Following the ruble devaluation, imports fell drastically --by 46 percent in the first half of this year-- and this helped boost domestic production. Demand has increased for a wide range of domestically produced goods, made cheaper by the devaluation, from food products to construction materials.

Another reason for Russia's improving trade balance is the upward trend of world prices for oil and other raw materials. A barrel of Russian oil was worth only $8.58 in February, but the price rose to $19.34 by July.

Yasin, however, notes that the current positive trend came at a high price and that Russians now are poorer than a year ago.

"It is impossible to say that everything [that happened as a consequence of August 17] had a positive result, because people had great losses. The positive trends we notice now in industry and in several other sectors --the increase of exports, the production growth to replace imports, the improved budget situation-- has been paid for by the people. The population's standard of living has decreased by 25 to 30 percent."

Official figures released in July say that the number of Russians living in poverty has increased from 33 million last year to 55 million this year. This means that nearly four of every 10 people live below the official subsistence level, defined as a monthly income below 829 rubles. That is the equivalent of about $34.

The average monthly wage now equals about $50. It was worth about $200 before last August. The average pension now equals only some $17 per month.

Some economic analysts argue that government policies have contributed little to the current positive trends. Denis Rodionov, an analyst with Brunswick Warburg, told our correspondent that "deeper reforms --structural and institutional-- are still not there." He said that the main policy needs have not changed. He lists them as reform of monopolies, introduction of bankruptcy legislation, reduction of barter practices, improvement of tax collection and restructuring of the banking system.

Others argue another huge problem is what they say is persisting corruption and inefficiency displayed by authorities, as well as by state and private businesses.

The government and central bank program outlining economic policy to the end of 1999 states that Russian authorities are committed to more structural reform. The program was submitted to the International Monetary Fund (IMF) ahead of the fund's long-awaited decision late last month to issue $4.5 billion in new loans to be delivered over the next 18 months. The money is intended to help refinance previous loans that are coming due.

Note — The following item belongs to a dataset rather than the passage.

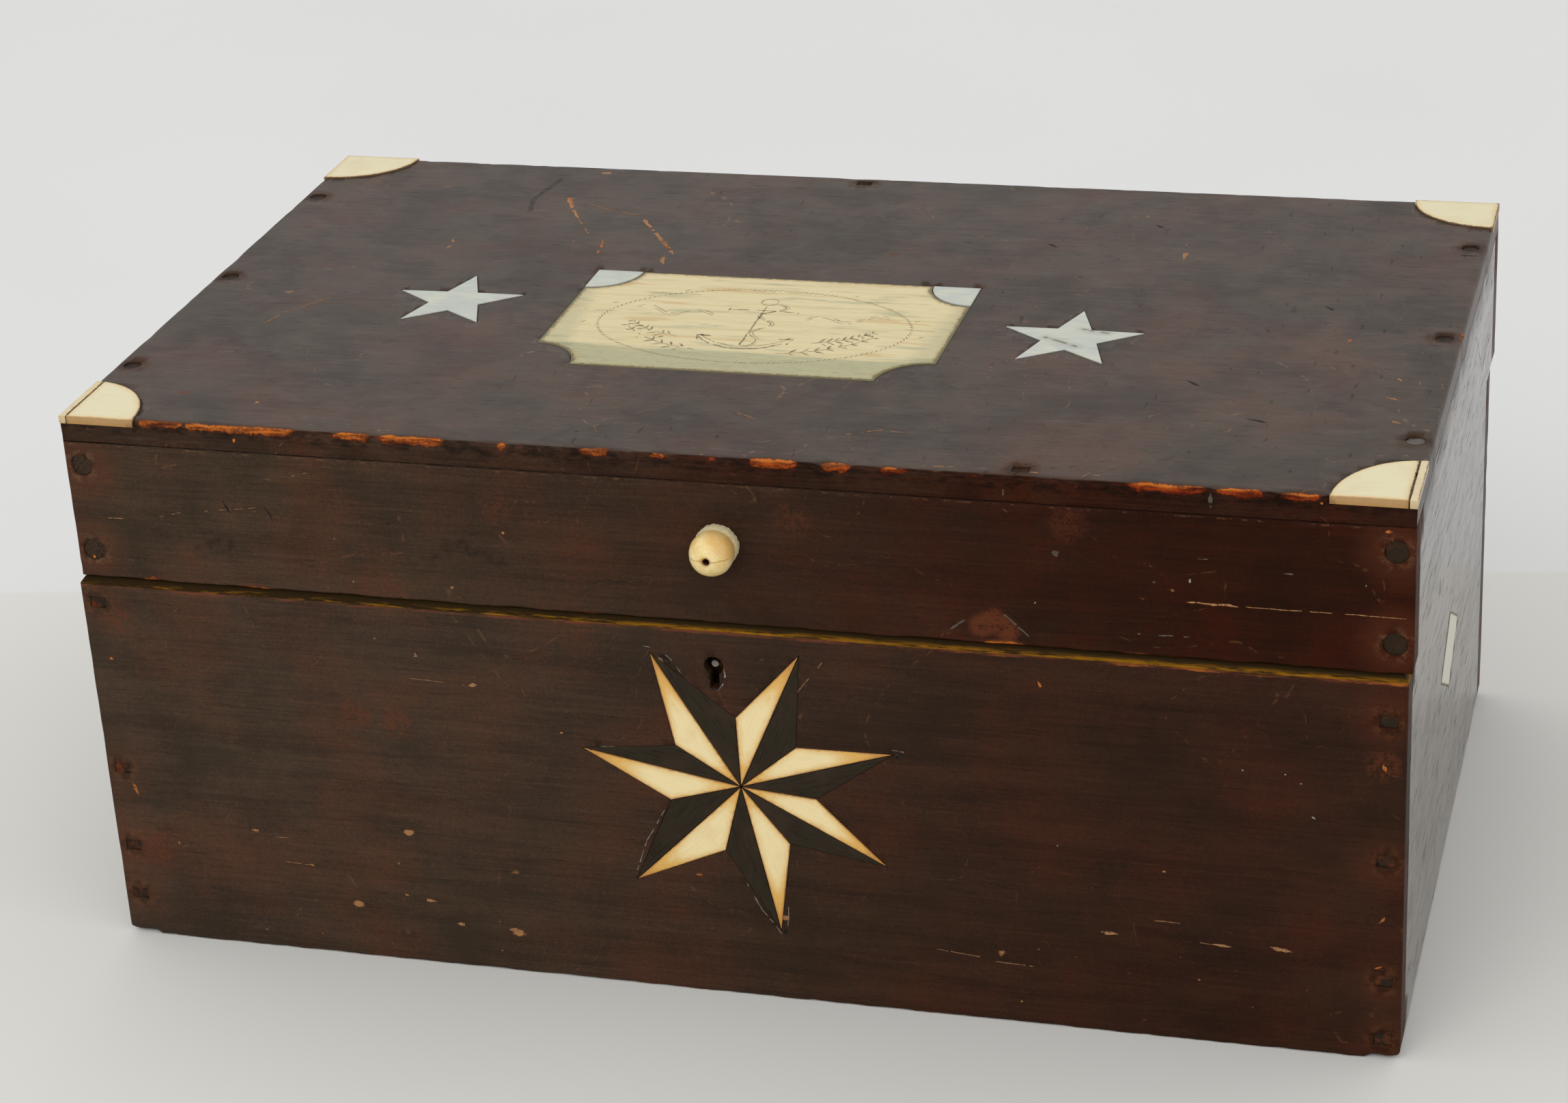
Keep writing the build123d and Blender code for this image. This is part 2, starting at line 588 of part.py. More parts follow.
def link_plate():
    """Plate let into the lid's front rim, with two staples that drop into the lock."""
    low, high = staple_y()
    plate_x = (-LINK_PLATE_HALF, LINK_PLATE_HALF)
    plate = slab(plate_x, (LOCK_FRONT, INNER_FRONT), (LID_RIM, LID_RIM + LINK_PLATE))
    eye_top = BASE_HEIGHT - BOLT_NOSE_DROP + STAPLE_ROOM
    eye_foot = BASE_HEIGHT - BOLT_NOSE_DROP - BOLT_NOSE_HEIGHT - STAPLE_ROOM
    for side in (-1, 1):
        x = (side * STAPLE_X - STAPLE_THICKNESS / 2, side * STAPLE_X + STAPLE_THICKNESS / 2)
        plate += slab(x, (low, high), (eye_foot - STAPLE_FOOT, LID_RIM + LINK_PLATE / 2))
        eye = slab(grown_span(x, OUT), (low + STAPLE_SIDE, high - STAPLE_SIDE), (eye_foot, eye_top))
        plate -= eye
    return cut(plate, fasteners(link_screw_places(), screw_hole()))


def grown_span(span, amount):
    """A span made longer by an amount at both ends."""
    return span[0] - amount, span[1] + amount


def link_recess():
    """Recess for the link plate in the lid's front rim."""
    x = grown_span((-LINK_PLATE_HALF, LINK_PLATE_HALF), LOCK_FIT)
    y = (LOCK_FRONT - LOCK_FIT, INNER_FRONT + OUT)
    return slab(x, y, (LID_RIM - OUT, LID_RIM + LINK_PLATE))


# ---- Inlays -----------------------------------------------------------------
def compass_corners():
    """Centre, tips and valleys of the front star as points of its outer face."""
    middle = Vector(COMPASS_X, FRONT, BASE_HEIGHT - COMPASS_DROP)

    def around(radius, turn):
        return middle + Vector(radius * cos(radians(turn)), 0, radius * sin(radians(turn)))
    tips = [around(COMPASS_RADIUS, turn) for turn in COMPASS_TIP_ANGLES]
    valleys = [around(COMPASS_WAIST, turn) for turn in COMPASS_VALLEY_ANGLES]
    return middle, tips, valleys


def compass_half(index, bone):
    """Half a star point: bone on the left-hand side of its ridge, ebony on the right."""
    middle, tips, valleys = compass_corners()
    valley = valleys[index] if bone else valleys[(index + 1) % len(valleys)]
    corners = inset_triangle([middle, valley, tips[index]], COMPASS_JOINT)
    return prism(corners, (0, 1, 0), INLAY)


def compass_pocket():
    """Star-shaped pocket in the front board."""
    _, tips, valleys = compass_corners()
    outline = []
    for valley, tip in zip(valleys, tips):
        outline += [valley, tip]
    return prism([point - Vector(0, OUT, 0) for point in outline], (0, 1, 0), INLAY + OUT)


def diamond(side, clearance=0.0, open_by=0.0):
    """Bone diamond let into an end of the base: side -1 left, +1 right."""
    face = side * HALF_LENGTH
    z = BASE_HEIGHT - DIAMOND_DROP
    grow = clearance * hypot(DIAMOND_HALF_LENGTH, DIAMOND_HALF_HEIGHT)
    long_half = DIAMOND_HALF_LENGTH + grow / DIAMOND_HALF_HEIGHT
    high_half = DIAMOND_HALF_HEIGHT + grow / DIAMOND_HALF_LENGTH
    x = face + side * open_by
    outline = [(x, DIAMOND_Y - long_half, z), (x, DIAMOND_Y, z + high_half),
               (x, DIAMOND_Y + long_half, z), (x, DIAMOND_Y, z - high_half)]
    return prism(outline, (-side, 0, 0), INLAY + open_by)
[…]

The IMF decision has been of critical importance for Russia. It unlocked additional funds from the World Bank and Japan's Eximbank. It also made possible an agreement with the Paris Club of foreign debtors on postponing the payment of some Soviet-era debts.

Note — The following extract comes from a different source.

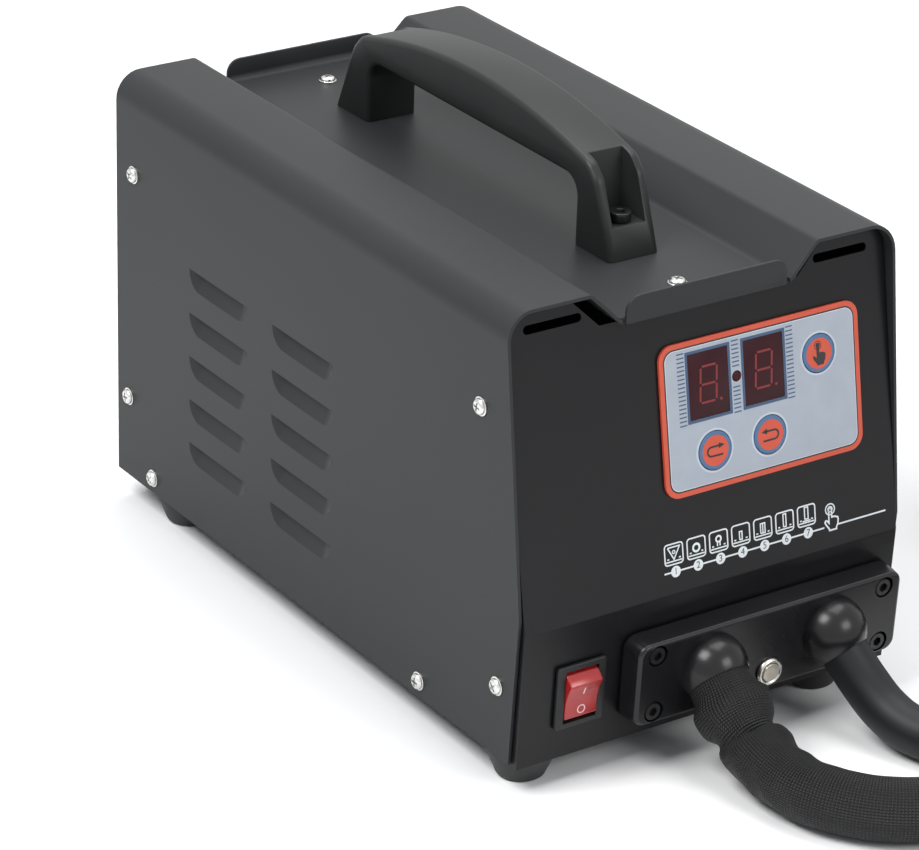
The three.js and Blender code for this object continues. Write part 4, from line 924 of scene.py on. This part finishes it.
# %% Draw the handle from the side and cut its pockets
HANDLE_MIDDLE = 17.06
HANDLE_HALF_WIDTH = 13.5
LEG_INNER = 83
LEG_FOOT = -6
GRIP_UNDERSIDE = 30.5
SHOULDER = 97.3
SHOULDER_HEIGHT = 34
ARCH_HALF = 91
ARCH_TOP = 53.4
ARCH_RADIUS = 328
ARCH_PARTS = 28
FRONT_FOOT = 112.2
REAR_FOOT = 113.8
POCKET_WIDTH = 17.4
POCKET_FLOOR = 13.5


def rounded_shape(corners, steps=8):
    """A closed outline of (x, y, radius) corners, each turned into an arc."""
    points = []
    for k, corner in enumerate(corners):
        after = corners[(k + 1) % len(corners)]
        points += folded_line([corners[k - 1], corner, after], steps)[1:-1]
    return points


def arch_point(k):
    y = ARCH_HALF - 2 * ARCH_HALF * k / ARCH_PARTS
    height = ARCH_TOP - ARCH_RADIUS + math.sqrt(ARCH_RADIUS ** 2 - y ** 2)
    return y, height, 0 if 0 < k < ARCH_PARTS else 10


side_view = [
    (-LEG_INNER, LEG_FOOT, 0), (-LEG_INNER, GRIP_UNDERSIDE, 9), (LEG_INNER, GRIP_UNDERSIDE, 9),
    (LEG_INNER, LEG_FOOT, 0), (REAR_FOOT, LEG_FOOT, 0), (SHOULDER, SHOULDER_HEIGHT, 12),
    *[arch_point(k) for k in range(ARCH_PARTS + 1)],
    (-SHOULDER, SHOULDER_HEIGHT, 12), (-FRONT_FOOT, LEG_FOOT, 0),
]


def bar(name, size, middle):
    clear_selection()
    bpy.ops.mesh.primitive_cube_add(size=1)
    return put(named(name), place_at(*middle) @ Matrix.Diagonal((*mm(*size), 1)))


handle = slab("handle", rounded_shape(side_view), -HANDLE_HALF_WIDTH, HANDLE_HALF_WIDTH)
put(handle, place_at(0, HANDLE_MIDDLE, TRAY_TOP) @ FROM_SIDE)
faces_outward(handle)
round_edges(handle, 2.5, 5, 40)
cut_away(handle, bar("below", (60, 300, 20), (0, HANDLE_MIDDLE, TRAY_TOP - 10)))


def handle_pocket(end):
    """The hollow above a bolt, with a flat floor and straight sides."""
    middle = (0, HANDLE_MIDDLE + end * 99.2, TRAY_TOP + POCKET_FLOOR + 30)
    return bar("pocket", (POCKET_WIDTH, 28.5, 60), middle)


cut_away(handle, handle_pocket(-1), handle_pocket(1))
round_edges(handle, 0.5, 2, 55)
dress(handle, "machine", "black_plastic", moulded_black, "carry_handle")
print("handle faces:", len(handle.data.polygons))

# %% [markdown]
# ## Screws and feet
#
# The cover is held by zinc pan screws with a cross recess, all alike. One is shaped from a short
# cylinder and copied to every place that the model gives. The rubber feet are short cones with a
# rounded rim, wide at the top.

# %% One pan screw, copied to its fourteen places
def lathe(name, profile, steps=40):
    """Spins a profile of (radius, height) points round the Z axis into a closed solid."""
    piece = draw_line(name, [(radius, 0, height) for radius, height in profile])
    bpy.ops.mesh.spin(steps=steps, angle=2 * math.pi, center=(0, 0, 0), axis=(0, 0, 1))
    bpy.ops.mesh.select_all(action="SELECT")
    bpy.ops.mesh.remove_doubles(threshold=2e-6)
    bpy.ops.mesh.normals_make_consistent(inside=False)
    end_edit()
    return piece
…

But the Fund's new loan was accompanied by unusually strong words from IMF officials. Citing an audit that found Russia's central bank had falsified the size of its reserves in 1996 by secretly channeling funds through an offshore company [FIMACO], IMF first deputy managing director Stanley Fischer said the Fund had "made clear to the highest levels of Russian government" that what happened was "unacceptable".

Peter Westin, an economist at the Moscow-based European Center for Economic Policy, wrote recently in the English-language "Moscow Times" that the IMF decision "was mainly political." He said it "re-confirms the suspicion that creditors view Russia as too big to fail."

One year after the meltdown, most analysts seem to agree that the shadow of August 1998 still lingers.